No próximo domingo, 23.10, deveremos ir às urnas para responder à pergunta: “O comércio de armas de fogo e munição deve ser proibido no Brasil?”. Parece uma coisa simples, responder “sim” ou “não”, mas não é. Trata-se, isto sim, de uma tentativa de simplificação de uma questão demasiado complexa e, o que é pior, sem tempo nem informação suficientes para esclarecimento dos votantes.
“As pessoas podem decidir sobre uma norma, mas não podem resolver questões complexas como o problema da violência apenas votando SIM ou NÃO.”
Mônica Herman Caggiano, USP, Veja, 12.10.05
Não fica suficientemente claro que o que está em questão não é o porte de armas, mas a comercialização. Hoje, o porte já está regulamentado pelo Estatuto do Desarmamento. Só é possível comprar oficialmente arma no Brasil até o calibre 38, quem for maior de 25 anos, sem antecedentes criminais, com teste psicológico que comprove equilíbrio emocional e certificado de curso de manuseio. Com isso, o comprador pode guardar a arma em casa, ou no trabalho. Só pode carregar a arma consigo quem exerce profissão de risco e está exposto a ameaça de vida (policiais, juízes, promotores, seguranças particulares, integrantes das forças armadas). A única exceção é para caça em zonas rurais.

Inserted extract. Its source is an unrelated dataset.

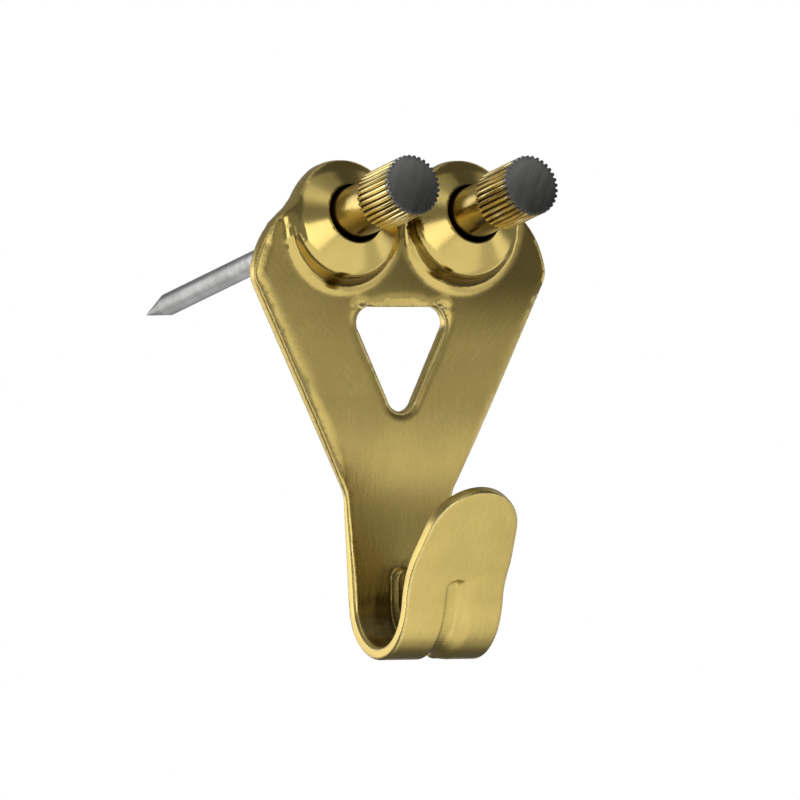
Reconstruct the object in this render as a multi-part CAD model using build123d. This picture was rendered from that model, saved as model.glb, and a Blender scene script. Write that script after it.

“Se o ‘sim’ ganhar (proibição da compra de armas), quem já tem armas legais e registradas poderá guardá-las, mas não poderá mais adquirir munições.”
Contardo Calligaris, psicanalista, FSP, 06.10.05
Fora os casos previstos, a compra e o porte já são proibidos, portanto. Da forma como a discussão está sendo feita, parece que o que vai ser votado é se as armas devem ou não ser banidas do Brasil e, com isso, banida também a violência. Nada mais enganoso. Carlos Heitor Cony, escritor e colunista da Folha de S. Paulo que, por conta da idade, não é mais obrigado a votar nos dá, mesmo assim, a sua opinião sobre o assunto:
“Se fosse obrigado ao voto, o anularia propositadamente, e lucidamente. Trata-se de um escapismo, uma forma que a tal sociedade ética e transparente encontrou para, mais uma vez, empurrar com a barriga um dos problemas mais agudos do nosso tempo: a violência. Com pequenas alterações, pode-se usar a comparação do termômetro. Proíba-se a compra dos termômetros e não haverá mais febre no país.”
Carlos Heitor Cony, FSP, 06.10.05
Grave também é a tentativa de radicalizar o pouco debate havido, entre os que são apontados como os do “bem” e os do “mal”, como bem destaca a fundadora do movimento antiviolência Basta!, do Rio de Janeiro:
“É lamentável reduzir essa questão a uma coisa entre os que são do bem e votam ‘sim’ e os que são do mal e votam ‘não’. Essa decisão não pode ser encarada com essa primariedade.”
Beatriz Kuhn, psicanalista, FSP, 09.10.05
Conclusão: fomos colocados diante de um referendo inadequado, mal planejado e mal executado que tenta reduzir a uma questão simplista um problema complexo e, por conta disso, força um debate maniqueísta. Um desserviço à sociedade, portanto. Os R$ 250 milhões previstos para serem gastos na sua realização poderiam ser bem melhor utilizados. Quem vai votar, seja de que modo for, deve fazê-lo, portanto, sem nenhuma ilusão. Trata-se de uma formidável perda de tempo e de dinheiro.